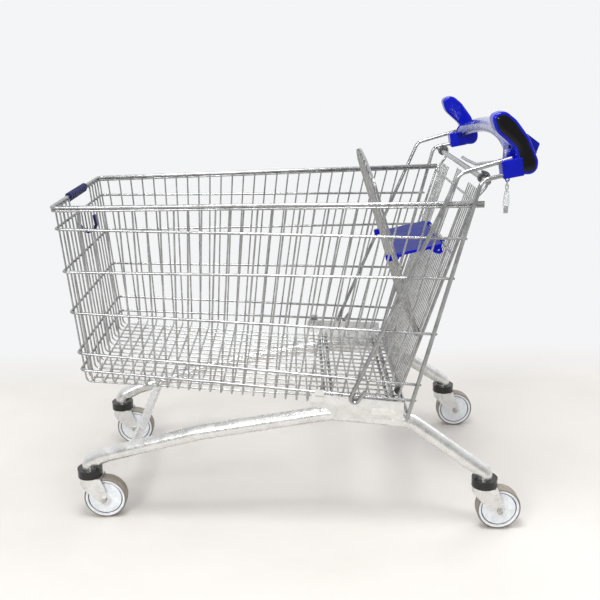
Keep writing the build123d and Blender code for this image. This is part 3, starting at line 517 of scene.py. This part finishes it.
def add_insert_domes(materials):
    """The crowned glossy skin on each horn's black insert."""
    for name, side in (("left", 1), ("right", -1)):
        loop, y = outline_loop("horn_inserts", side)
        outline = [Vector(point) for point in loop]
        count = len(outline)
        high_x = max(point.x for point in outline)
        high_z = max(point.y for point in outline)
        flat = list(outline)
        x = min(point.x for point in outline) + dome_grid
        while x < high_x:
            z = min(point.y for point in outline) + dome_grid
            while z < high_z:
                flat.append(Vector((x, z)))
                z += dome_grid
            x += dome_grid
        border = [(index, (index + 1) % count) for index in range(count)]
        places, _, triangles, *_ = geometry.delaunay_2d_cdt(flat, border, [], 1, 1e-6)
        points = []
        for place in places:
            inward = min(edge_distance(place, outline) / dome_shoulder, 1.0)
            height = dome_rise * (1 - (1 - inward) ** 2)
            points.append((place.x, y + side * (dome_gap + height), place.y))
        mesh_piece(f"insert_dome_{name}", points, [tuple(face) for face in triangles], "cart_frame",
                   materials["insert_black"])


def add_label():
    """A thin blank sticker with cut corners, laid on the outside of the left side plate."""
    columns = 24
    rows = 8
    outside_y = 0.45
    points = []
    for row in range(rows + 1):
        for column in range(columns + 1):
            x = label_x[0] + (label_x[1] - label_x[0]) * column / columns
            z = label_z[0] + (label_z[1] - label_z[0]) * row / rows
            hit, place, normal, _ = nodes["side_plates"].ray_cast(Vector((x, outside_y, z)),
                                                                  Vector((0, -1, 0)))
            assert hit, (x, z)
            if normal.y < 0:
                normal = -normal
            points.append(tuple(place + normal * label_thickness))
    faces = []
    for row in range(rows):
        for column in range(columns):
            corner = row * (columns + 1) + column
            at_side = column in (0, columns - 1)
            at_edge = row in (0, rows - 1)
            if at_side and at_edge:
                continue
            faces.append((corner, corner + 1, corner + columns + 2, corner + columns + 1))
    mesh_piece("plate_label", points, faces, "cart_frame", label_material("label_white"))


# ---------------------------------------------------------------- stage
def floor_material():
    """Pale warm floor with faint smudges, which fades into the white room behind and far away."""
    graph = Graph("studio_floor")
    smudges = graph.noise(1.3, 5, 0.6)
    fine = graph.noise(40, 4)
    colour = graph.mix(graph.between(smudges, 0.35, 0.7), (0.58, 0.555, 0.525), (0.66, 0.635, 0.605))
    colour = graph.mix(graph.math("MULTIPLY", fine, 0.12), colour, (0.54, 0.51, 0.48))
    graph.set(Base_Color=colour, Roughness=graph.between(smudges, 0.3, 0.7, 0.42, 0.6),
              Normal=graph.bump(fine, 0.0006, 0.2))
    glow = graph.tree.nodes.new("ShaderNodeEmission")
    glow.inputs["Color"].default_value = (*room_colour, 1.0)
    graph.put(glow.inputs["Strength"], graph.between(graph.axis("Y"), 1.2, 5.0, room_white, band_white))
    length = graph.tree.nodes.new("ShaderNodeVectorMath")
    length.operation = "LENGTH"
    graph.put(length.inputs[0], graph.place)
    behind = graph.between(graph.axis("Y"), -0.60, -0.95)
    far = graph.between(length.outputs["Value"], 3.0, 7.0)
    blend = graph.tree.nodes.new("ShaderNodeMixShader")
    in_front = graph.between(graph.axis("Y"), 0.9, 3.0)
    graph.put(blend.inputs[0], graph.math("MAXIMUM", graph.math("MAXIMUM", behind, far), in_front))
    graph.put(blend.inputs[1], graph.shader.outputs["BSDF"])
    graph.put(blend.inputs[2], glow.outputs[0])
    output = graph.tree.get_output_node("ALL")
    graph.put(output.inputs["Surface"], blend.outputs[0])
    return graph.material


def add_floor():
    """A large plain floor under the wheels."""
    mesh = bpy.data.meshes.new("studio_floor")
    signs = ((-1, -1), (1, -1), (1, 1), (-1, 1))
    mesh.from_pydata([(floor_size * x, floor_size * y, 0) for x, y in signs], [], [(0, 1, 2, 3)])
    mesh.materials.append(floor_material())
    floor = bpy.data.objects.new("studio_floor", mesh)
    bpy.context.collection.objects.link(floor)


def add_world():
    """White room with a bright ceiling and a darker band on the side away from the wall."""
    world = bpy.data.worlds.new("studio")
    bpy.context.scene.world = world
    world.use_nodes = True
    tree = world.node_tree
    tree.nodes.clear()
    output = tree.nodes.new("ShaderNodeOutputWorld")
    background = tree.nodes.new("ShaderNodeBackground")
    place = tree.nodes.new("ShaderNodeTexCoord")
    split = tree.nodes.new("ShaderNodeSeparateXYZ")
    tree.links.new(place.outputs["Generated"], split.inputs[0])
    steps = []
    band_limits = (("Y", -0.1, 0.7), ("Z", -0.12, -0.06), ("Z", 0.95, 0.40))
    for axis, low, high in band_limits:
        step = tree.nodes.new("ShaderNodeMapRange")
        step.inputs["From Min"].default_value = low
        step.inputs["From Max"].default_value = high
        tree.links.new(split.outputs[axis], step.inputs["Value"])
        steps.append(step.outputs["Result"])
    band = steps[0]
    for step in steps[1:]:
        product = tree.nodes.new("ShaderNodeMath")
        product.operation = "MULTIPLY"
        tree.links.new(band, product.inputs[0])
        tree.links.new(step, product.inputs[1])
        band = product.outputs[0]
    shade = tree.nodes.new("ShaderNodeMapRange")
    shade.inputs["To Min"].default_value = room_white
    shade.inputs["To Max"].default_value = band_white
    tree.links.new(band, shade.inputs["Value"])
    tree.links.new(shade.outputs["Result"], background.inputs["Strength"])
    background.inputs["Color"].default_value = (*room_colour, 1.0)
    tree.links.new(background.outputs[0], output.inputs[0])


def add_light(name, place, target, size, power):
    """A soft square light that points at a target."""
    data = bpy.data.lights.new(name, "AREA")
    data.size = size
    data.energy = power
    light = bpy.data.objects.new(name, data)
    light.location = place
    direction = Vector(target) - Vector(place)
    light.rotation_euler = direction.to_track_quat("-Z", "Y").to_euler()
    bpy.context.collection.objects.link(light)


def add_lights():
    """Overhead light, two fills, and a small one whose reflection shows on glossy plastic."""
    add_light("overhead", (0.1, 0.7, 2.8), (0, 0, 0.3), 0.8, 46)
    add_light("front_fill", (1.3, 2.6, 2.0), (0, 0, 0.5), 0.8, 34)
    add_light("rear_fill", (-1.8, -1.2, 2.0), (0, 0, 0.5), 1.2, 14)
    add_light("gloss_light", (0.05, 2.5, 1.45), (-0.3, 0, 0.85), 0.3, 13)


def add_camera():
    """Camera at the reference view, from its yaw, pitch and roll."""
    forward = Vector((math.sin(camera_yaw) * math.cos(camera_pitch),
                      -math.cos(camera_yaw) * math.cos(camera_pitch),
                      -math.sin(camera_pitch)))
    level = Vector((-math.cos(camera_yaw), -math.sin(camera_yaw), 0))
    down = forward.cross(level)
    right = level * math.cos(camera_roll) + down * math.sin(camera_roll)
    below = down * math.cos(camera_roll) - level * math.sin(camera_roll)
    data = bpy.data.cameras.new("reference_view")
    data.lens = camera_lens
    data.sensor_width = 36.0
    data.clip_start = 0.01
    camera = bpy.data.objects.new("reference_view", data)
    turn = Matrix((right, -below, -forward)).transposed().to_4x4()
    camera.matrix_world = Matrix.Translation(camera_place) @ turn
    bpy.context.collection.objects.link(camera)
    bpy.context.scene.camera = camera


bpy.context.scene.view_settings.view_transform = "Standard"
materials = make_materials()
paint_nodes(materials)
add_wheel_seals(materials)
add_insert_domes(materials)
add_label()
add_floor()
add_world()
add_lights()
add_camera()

* _The task_: Return each line of the data exactly as written above.

* _Output_:
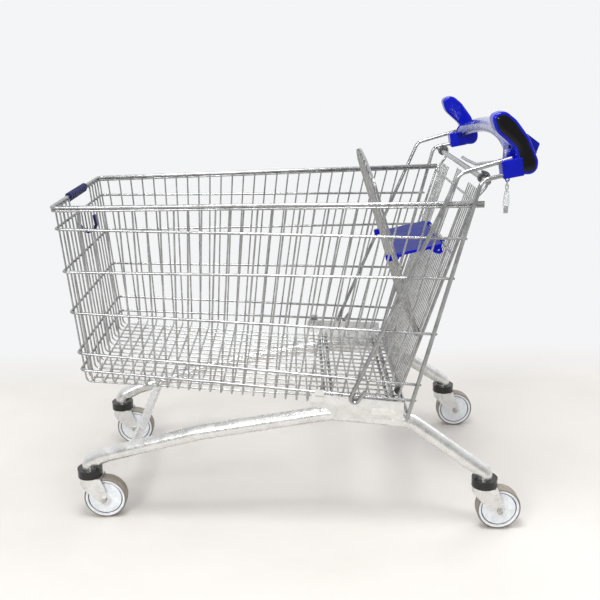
Keep writing the build123d and Blender code for this image. This is part 3, starting at line 517 of scene.py. This part finishes it.
def add_insert_domes(materials):
    """The crowned glossy skin on each horn's black insert."""
    for name, side in (("left", 1), ("right", -1)):
        loop, y = outline_loop("horn_inserts", side)
        outline = [Vector(point) for point in loop]
        count = len(outline)
        high_x = max(point.x for point in outline)
        high_z = max(point.y for point in outline)
        flat = list(outline)
        x = min(point.x for point in outline) + dome_grid
        while x < high_x:
            z = min(point.y for point in outline) + dome_grid
            while z < high_z:
                flat.append(Vector((x, z)))
                z += dome_grid
            x += dome_grid
        border = [(index, (index + 1) % count) for index in range(count)]
        places, _, triangles, *_ = geometry.delaunay_2d_cdt(flat, border, [], 1, 1e-6)
        points = []
        for place in places:
            inward = min(edge_distance(place, outline) / dome_shoulder, 1.0)
            height = dome_rise * (1 - (1 - inward) ** 2)
            points.append((place.x, y + side * (dome_gap + height), place.y))
        mesh_piece(f"insert_dome_{name}", points, [tuple(face) for face in triangles], "cart_frame",
                   materials["insert_black"])


def add_label():
    """A thin blank sticker with cut corners, laid on the outside of the left side plate."""
    columns = 24
    rows = 8
    outside_y = 0.45
    points = []
    for row in range(rows + 1):
        for column in range(columns + 1):
            x = label_x[0] + (label_x[1] - label_x[0]) * column / columns
            z = label_z[0] + (label_z[1] - label_z[0]) * row / rows
            hit, place, normal, _ = nodes["side_plates"].ray_cast(Vector((x, outside_y, z)),
                                                                  Vector((0, -1, 0)))
            assert hit, (x, z)
            if normal.y < 0:
                normal = -normal
            points.append(tuple(place + normal * label_thickness))
    faces = []
    for row in range(rows):
        for column in range(columns):
            corner = row * (columns + 1) + column
            at_side = column in (0, columns - 1)
            at_edge = row in (0, rows - 1)
            if at_side and at_edge:
                continue
            faces.append((corner, corner + 1, corner + columns + 2, corner + columns + 1))
    mesh_piece("plate_label", points, faces, "cart_frame", label_material("label_white"))


# ---------------------------------------------------------------- stage
def floor_material():
    """Pale warm floor with faint smudges, which fades into the white room behind and far away."""
    graph = Graph("studio_floor")
    smudges = graph.noise(1.3, 5, 0.6)
    fine = graph.noise(40, 4)
    colour = graph.mix(graph.between(smudges, 0.35, 0.7), (0.58, 0.555, 0.525), (0.66, 0.635, 0.605))
    colour = graph.mix(graph.math("MULTIPLY", fine, 0.12), colour, (0.54, 0.51, 0.48))
    graph.set(Base_Color=colour, Roughness=graph.between(smudges, 0.3, 0.7, 0.42, 0.6),
              Normal=graph.bump(fine, 0.0006, 0.2))
    glow = graph.tree.nodes.new("ShaderNodeEmission")
    glow.inputs["Color"].default_value = (*room_colour, 1.0)
    graph.put(glow.inputs["Strength"], graph.between(graph.axis("Y"), 1.2, 5.0, room_white, band_white))
    length = graph.tree.nodes.new("ShaderNodeVectorMath")
    length.operation = "LENGTH"
    graph.put(length.inputs[0], graph.place)
    behind = graph.between(graph.axis("Y"), -0.60, -0.95)
    far = graph.between(length.outputs["Value"], 3.0, 7.0)
    blend = graph.tree.nodes.new("ShaderNodeMixShader")
    in_front = graph.between(graph.axis("Y"), 0.9, 3.0)
    graph.put(blend.inputs[0], graph.math("MAXIMUM", graph.math("MAXIMUM", behind, far), in_front))
    graph.put(blend.inputs[1], graph.shader.outputs["BSDF"])
    graph.put(blend.inputs[2], glow.outputs[0])
    output = graph.tree.get_output_node("ALL")
    graph.put(output.inputs["Surface"], blend.outputs[0])
    return graph.material


def add_floor():
    """A large plain floor under the wheels."""
    mesh = bpy.data.meshes.new("studio_floor")
    signs = ((-1, -1), (1, -1), (1, 1), (-1, 1))
    mesh.from_pydata([(floor_size * x, floor_size * y, 0) for x, y in signs], [], [(0, 1, 2, 3)])
    mesh.materials.append(floor_material())
    floor = bpy.data.objects.new("studio_floor", mesh)
    bpy.context.collection.objects.link(floor)


def add_world():
    """White room with a bright ceiling and a darker band on the side away from the wall."""
    world = bpy.data.worlds.new("studio")
    bpy.context.scene.world = world
    world.use_nodes = True
    tree = world.node_tree
    tree.nodes.clear()
    output = tree.nodes.new("ShaderNodeOutputWorld")
    background = tree.nodes.new("ShaderNodeBackground")
    place = tree.nodes.new("ShaderNodeTexCoord")
    split = tree.nodes.new("ShaderNodeSeparateXYZ")
    tree.links.new(place.outputs["Generated"], split.inputs[0])
    steps = []
    band_limits = (("Y", -0.1, 0.7), ("Z", -0.12, -0.06), ("Z", 0.95, 0.40))
    for axis, low, high in band_limits:
        step = tree.nodes.new("ShaderNodeMapRange")
        step.inputs["From Min"].default_value = low
        step.inputs["From Max"].default_value = high
        tree.links.new(split.outputs[axis], step.inputs["Value"])
        steps.append(step.outputs["Result"])
    band = steps[0]
    for step in steps[1:]:
        product = tree.nodes.new("ShaderNodeMath")
        product.operation = "MULTIPLY"
        tree.links.new(band, product.inputs[0])
        tree.links.new(step, product.inputs[1])
        band = product.outputs[0]
    shade = tree.nodes.new("ShaderNodeMapRange")
    shade.inputs["To Min"].default_value = room_white
    shade.inputs["To Max"].default_value = band_white
    tree.links.new(band, shade.inputs["Value"])
    tree.links.new(shade.outputs["Result"], background.inputs["Strength"])
    background.inputs["Color"].default_value = (*room_colour, 1.0)
    tree.links.new(background.outputs[0], output.inputs[0])


def add_light(name, place, target, size, power):
    """A soft square light that points at a target."""
    data = bpy.data.lights.new(name, "AREA")
    data.size = size
    data.energy = power
    light = bpy.data.objects.new(name, data)
    light.location = place
    direction = Vector(target) - Vector(place)
    light.rotation_euler = direction.to_track_quat("-Z", "Y").to_euler()
    bpy.context.collection.objects.link(light)


def add_lights():
    """Overhead light, two fills, and a small one whose reflection shows on glossy plastic."""
    add_light("overhead", (0.1, 0.7, 2.8), (0, 0, 0.3), 0.8, 46)
    add_light("front_fill", (1.3, 2.6, 2.0), (0, 0, 0.5), 0.8, 34)
    add_light("rear_fill", (-1.8, -1.2, 2.0), (0, 0, 0.5), 1.2, 14)
    add_light("gloss_light", (0.05, 2.5, 1.45), (-0.3, 0, 0.85), 0.3, 13)


def add_camera():
    """Camera at the reference view, from its yaw, pitch and roll."""
    forward = Vector((math.sin(camera_yaw) * math.cos(camera_pitch),
                      -math.cos(camera_yaw) * math.cos(camera_pitch),
                      -math.sin(camera_pitch)))
    level = Vector((-math.cos(camera_yaw), -math.sin(camera_yaw), 0))
    down = forward.cross(level)
    right = level * math.cos(camera_roll) + down * math.sin(camera_roll)
    below = down * math.cos(camera_roll) - level * math.sin(camera_roll)
    data = bpy.data.cameras.new("reference_view")
    data.lens = camera_lens
    data.sensor_width = 36.0
    data.clip_start = 0.01
    camera = bpy.data.objects.new("reference_view", data)
    turn = Matrix((right, -below, -forward)).transposed().to_4x4()
    camera.matrix_world = Matrix.Translation(camera_place) @ turn
    bpy.context.collection.objects.link(camera)
    bpy.context.scene.camera = camera


bpy.context.scene.view_settings.view_transform = "Standard"
materials = make_materials()
paint_nodes(materials)
add_wheel_seals(materials)
add_insert_domes(materials)
add_label()
add_floor()
add_world()
add_lights()
add_camera()